With a chaotic SPFL vote eventually favouring a decision last week to end the Championhip, League One and League Two as it is, the likelihood is that after Thursday’s UEFA meeting with all 55 member clubs that the top flight could follow.

That would hand Celtic their ninth successive title and despite the manner in which Neil Lennon’s side have accelerated away from the pack in the latter half of the campaign, there have been accusations that a question mark will linger next to any championship that is called prematurely.

“I think it would feel very odd to win a championship in those kind of circumstances,” said Sviatchenko. “As a player, as supporters, you would never pick it to be this way. You would always want the chance to get out and play, without anyone suggesting that there is a question mark over you in any shape or form.

“I can see why other teams would have some objections when there are still points to play for but realistically when you look at it, it is a very big gap. To get to that number one position you have to have done a lot of work. But as a player I think you always want to do it the right way. If there is criticism about it then I think there are also some strong mitigating circumstances because we have to keep people safe and that has been the main concern these past few months.”

Sviatchenko was on his way to a title medal in his homeland with FC Midtjylland prior to the Coronavirus taking hold. With a 12-point lead over reigning champions Copenhagen, Midtjylland were on course to reclaim champion status.

The Danes are confident of getting football up and running within the next month and Sviatchechenko revealed that his current club has paved the way for an innovative return to football. Midtjylland have erected two giants screens in the car park of their MCH Arena with space for between 2,000 and 3,000 cars; the idea would be that each vehicle would hold two or three fans with the game shown live on the screens and commentary streamed through car radios. There is already scope for further screens to go up, if required.
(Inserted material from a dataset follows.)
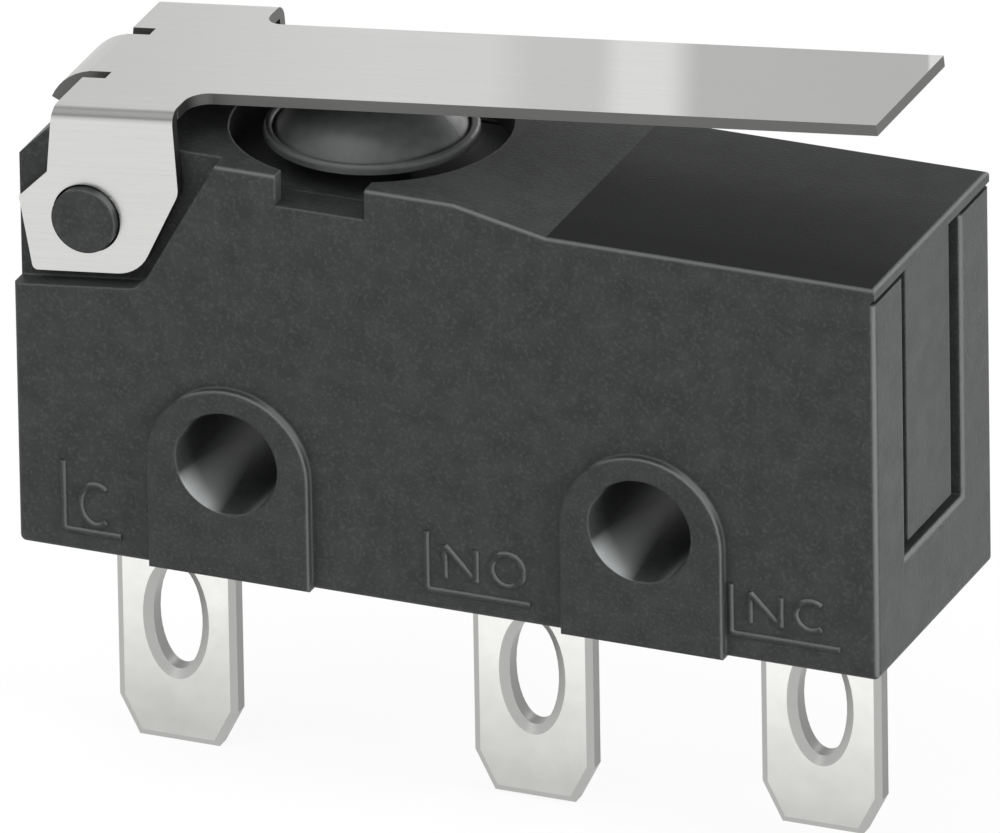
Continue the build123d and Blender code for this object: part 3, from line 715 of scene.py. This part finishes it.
class SWITCH_OT_build_stage(bpy.types.Operator):
    """Make the floor, the soft lamps and the camera"""

    bl_idname = "switch.build_stage"
    bl_label = "Build Stage"

    def execute(self, context):
        scene = context.scene
        stage = scene.switch_stage
        light_the_world(scene)

        half = FLOOR_HALF
        ground = CAD_BOX[0].z
        mesh = bpy.data.meshes.new("floor")
        corners = [(-half, -half, ground), (half, -half, ground), (half, half, ground), (-half, half, ground)]
        mesh.from_pydata(corners, [], [(0, 1, 2, 3)])
        floor = bpy.data.objects.new("floor", mesh)
        scene.collection.objects.link(floor)
        mesh.materials.append(floor_material(stage.floor_colour))

        target = (CAD_BOX[0] + CAD_BOX[1]) / 2
        softbox("overhead_softbox", target, (-0.2, -0.42, 0.9), distance=0.2, size=0.16, radiance=2.5)
        softbox(
            "right_softbox", target, (0.98, -0.1, 0.16), distance=0.2, size=0.12, radiance=17.0,
            mirrored=False,
        )
        softbox(
            "front_softbox", target, (-0.78, -0.55, 0.33), distance=0.07, size=0.04, radiance=3.4,
            mirrored=False,
        )
        softbox("rear_softbox", target, (0.166, 0.966, 0.2), distance=0.25, size=0.06, radiance=8.0)

        right, up, back = camera_axes(stage)
        data = bpy.data.cameras.new("camera")
        data.lens = data.sensor_width * stage.distance / stage.view_width
        data.clip_start = 0.01
        data.clip_end = 10.0
        camera = bpy.data.objects.new("camera", data)
        scene.collection.objects.link(camera)
        turn = Matrix((right, up, back)).transposed().to_4x4()
        camera.matrix_world = Matrix.Translation(Vector(stage.aim) + back * stage.distance) @ turn
        scene.camera = camera
        scene.view_settings.view_transform = "Standard"
        return {"FINISHED"}


# ---- Panel and registration ----


class SWITCH_PT_panel(bpy.types.Panel):
    """Sidebar panel that lists the steps and their settings"""

    bl_label = "Micro Switch"
    bl_idname = "SWITCH_PT_panel"
    bl_space_type = "VIEW_3D"
    bl_region_type = "UI"
    bl_category = "Micro Switch"

    def draw(self, context):
        column = self.layout.column()
        for operator in OPERATORS:
            column.operator(operator.bl_idname)
        for group in ("switch_finish", "switch_marks", "switch_stage"):
            settings = getattr(context.scene, group)
            for name in settings.bl_rna.properties.keys():
                if name not in ("rna_type", "name"):
                    column.prop(settings, name)


OPERATORS = (
    SWITCH_OT_finish_mouldings,
    SWITCH_OT_finish_metals,
    SWITCH_OT_add_marks,
    SWITCH_OT_build_stage,
)
CLASSES = (FinishSettings, MarkSettings, StageSettings) + OPERATORS + (SWITCH_PT_panel,)


def register():
    for cls in CLASSES:
        bpy.utils.register_class(cls)
    bpy.types.Scene.switch_finish = bpy.props.PointerProperty(type=FinishSettings)
    bpy.types.Scene.switch_marks = bpy.props.PointerProperty(type=MarkSettings)
    bpy.types.Scene.switch_stage = bpy.props.PointerProperty(type=StageSettings)


def unregister():
    for group in ("switch_finish", "switch_marks", "switch_stage"):
        delattr(bpy.types.Scene, group)
    for cls in reversed(CLASSES):
        bpy.utils.unregister_class(cls)


def main():
    register()
    bpy.ops.switch.finish_mouldings()
    bpy.ops.switch.finish_metals()
    bpy.ops.switch.add_marks()
    bpy.ops.switch.build_stage()
    bpy.context.view_layer.update()


if __name__ == "__main__":
    main()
“At Midtjylland we always like to think that we do things differently and this would be a little different,” said Sviatchenko. “It is getting people together without them being together, if that makes sense. If we can accommodate up to 3,000 cars with at least two or three fans in every car then I am sure that they would make an atmosphere outside.

“They would come with their shirts and scarfs and honk their horns and although it is not the same as us running out and playing in front of them, it is a feeling of connection at a time when that is otherwise impossible. For me, football is about community and togetherness and should be something that unites people. We all love to watch football and talk about football and this offers an innovative way to do that while also respecting the guidelines that we all need to continue to adhere to.”

That hasn’t been the only innovative approach to coping with lockdown.

“We are into the fifth week of lockdown but since the first week we have been training but in small groups,” said Sviatchenko. “It has been OK. We go to the training ground at different times and in very small groups, but not position specific. So we have a mix of players – defenders, midfielders, strikers – and we train outside and making sure that we are distanced. We aren’t hammering it, that wouldn’t be possible, but we are training and the coaches have been impressive in the way they have come up with some very imaginative drills for us to go through without being close to one another. We have been able to work on movement and things like that but it has also meant that physically we have stayed in good shape. Mentally we know that we might have to try and turn our heads back towards games soon because the talk is that we might resume matches in a month or so.

“We have been quite progressive in Denmark. We don’t know yet what is going to happen but we are still optimistic that in some way we can finish the season. We were supposed to have 12 games still to play but the discussions at the minute suggest that we could get that down to five games. Again, it gets complicated but some of the games were due to be played home and away and so there are still some question marks about how we would do it. The appetite is geared towards trying to complete the season but at the same time I think everyone appreciates that it is about safety first.”